- [WHAT THIS TASK INVOLVES] Retype each line of the listing below, from the first through the one holding "concat([u], carried(dirs, u, i + 1));", with no other lines.

--- start SUPPLIED RECORDS ---

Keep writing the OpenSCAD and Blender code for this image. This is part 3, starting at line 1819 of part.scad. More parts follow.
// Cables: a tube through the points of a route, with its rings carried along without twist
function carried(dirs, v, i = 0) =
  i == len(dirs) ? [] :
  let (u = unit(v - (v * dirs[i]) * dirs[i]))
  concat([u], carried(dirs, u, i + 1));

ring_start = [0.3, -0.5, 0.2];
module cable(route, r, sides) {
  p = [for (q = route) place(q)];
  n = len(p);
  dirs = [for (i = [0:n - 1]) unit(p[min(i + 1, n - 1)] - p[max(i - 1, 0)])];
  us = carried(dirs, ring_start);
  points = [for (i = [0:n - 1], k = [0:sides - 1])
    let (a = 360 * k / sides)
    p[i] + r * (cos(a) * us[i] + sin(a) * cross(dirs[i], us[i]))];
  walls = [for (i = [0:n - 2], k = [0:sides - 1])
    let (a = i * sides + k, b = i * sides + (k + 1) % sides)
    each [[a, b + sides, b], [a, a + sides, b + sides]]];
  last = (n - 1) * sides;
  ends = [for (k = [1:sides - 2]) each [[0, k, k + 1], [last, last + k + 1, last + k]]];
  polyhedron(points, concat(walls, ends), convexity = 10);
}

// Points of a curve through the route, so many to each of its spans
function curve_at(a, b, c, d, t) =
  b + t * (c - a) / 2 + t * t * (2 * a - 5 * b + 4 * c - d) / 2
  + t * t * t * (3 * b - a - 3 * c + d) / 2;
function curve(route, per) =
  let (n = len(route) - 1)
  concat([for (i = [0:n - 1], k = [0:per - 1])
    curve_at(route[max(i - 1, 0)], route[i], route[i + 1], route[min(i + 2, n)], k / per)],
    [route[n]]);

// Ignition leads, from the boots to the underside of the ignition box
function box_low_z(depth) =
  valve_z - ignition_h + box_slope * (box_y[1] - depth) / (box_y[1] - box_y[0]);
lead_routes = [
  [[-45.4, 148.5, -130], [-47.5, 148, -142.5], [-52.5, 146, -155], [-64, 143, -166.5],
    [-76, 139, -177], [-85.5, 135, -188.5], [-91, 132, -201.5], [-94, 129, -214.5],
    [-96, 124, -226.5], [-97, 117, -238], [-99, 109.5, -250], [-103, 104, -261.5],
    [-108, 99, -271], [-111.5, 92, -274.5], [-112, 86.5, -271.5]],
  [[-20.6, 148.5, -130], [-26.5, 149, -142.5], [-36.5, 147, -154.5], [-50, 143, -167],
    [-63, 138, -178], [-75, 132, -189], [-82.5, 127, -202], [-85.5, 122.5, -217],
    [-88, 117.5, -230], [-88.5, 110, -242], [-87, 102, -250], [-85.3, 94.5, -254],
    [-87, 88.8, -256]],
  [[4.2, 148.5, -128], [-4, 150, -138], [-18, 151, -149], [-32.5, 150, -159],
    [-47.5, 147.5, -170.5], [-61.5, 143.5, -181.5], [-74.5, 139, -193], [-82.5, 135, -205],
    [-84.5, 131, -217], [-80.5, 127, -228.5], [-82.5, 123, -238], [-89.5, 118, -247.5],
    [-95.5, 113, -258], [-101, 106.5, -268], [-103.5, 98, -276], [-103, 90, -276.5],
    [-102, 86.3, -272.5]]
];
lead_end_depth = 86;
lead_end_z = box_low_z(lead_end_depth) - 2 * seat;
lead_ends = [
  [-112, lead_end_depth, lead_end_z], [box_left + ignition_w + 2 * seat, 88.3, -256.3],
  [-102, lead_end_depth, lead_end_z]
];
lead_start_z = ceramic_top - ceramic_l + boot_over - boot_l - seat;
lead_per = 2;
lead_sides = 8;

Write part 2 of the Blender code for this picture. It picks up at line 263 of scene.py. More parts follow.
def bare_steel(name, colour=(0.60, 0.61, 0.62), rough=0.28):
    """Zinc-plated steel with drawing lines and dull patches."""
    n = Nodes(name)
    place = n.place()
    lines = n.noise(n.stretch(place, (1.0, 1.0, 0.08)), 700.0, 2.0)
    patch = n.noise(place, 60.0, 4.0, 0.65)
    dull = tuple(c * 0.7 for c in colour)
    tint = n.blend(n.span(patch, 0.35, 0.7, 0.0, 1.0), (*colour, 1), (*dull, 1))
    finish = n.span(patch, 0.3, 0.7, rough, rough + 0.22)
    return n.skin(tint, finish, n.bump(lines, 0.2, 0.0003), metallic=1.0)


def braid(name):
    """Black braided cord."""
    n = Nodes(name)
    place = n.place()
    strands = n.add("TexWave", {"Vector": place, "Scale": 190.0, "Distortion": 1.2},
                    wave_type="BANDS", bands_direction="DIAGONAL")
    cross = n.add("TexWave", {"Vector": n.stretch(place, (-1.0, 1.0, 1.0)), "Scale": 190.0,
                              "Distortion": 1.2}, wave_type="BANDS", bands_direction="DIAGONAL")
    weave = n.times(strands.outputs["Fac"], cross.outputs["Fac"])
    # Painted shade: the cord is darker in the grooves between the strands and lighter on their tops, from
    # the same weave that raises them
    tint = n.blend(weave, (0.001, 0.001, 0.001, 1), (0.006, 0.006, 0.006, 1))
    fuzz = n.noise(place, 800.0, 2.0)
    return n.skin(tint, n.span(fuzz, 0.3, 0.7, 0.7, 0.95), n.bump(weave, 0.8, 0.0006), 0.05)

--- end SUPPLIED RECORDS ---

- [TASK OUTPUT]
Keep writing the OpenSCAD and Blender code for this image. This is part 3, starting at line 1819 of part.scad. More parts follow.
// Cables: a tube through the points of a route, with its rings carried along without twist
function carried(dirs, v, i = 0) =
  i == len(dirs) ? [] :
  let (u = unit(v - (v * dirs[i]) * dirs[i]))
  concat([u], carried(dirs, u, i + 1));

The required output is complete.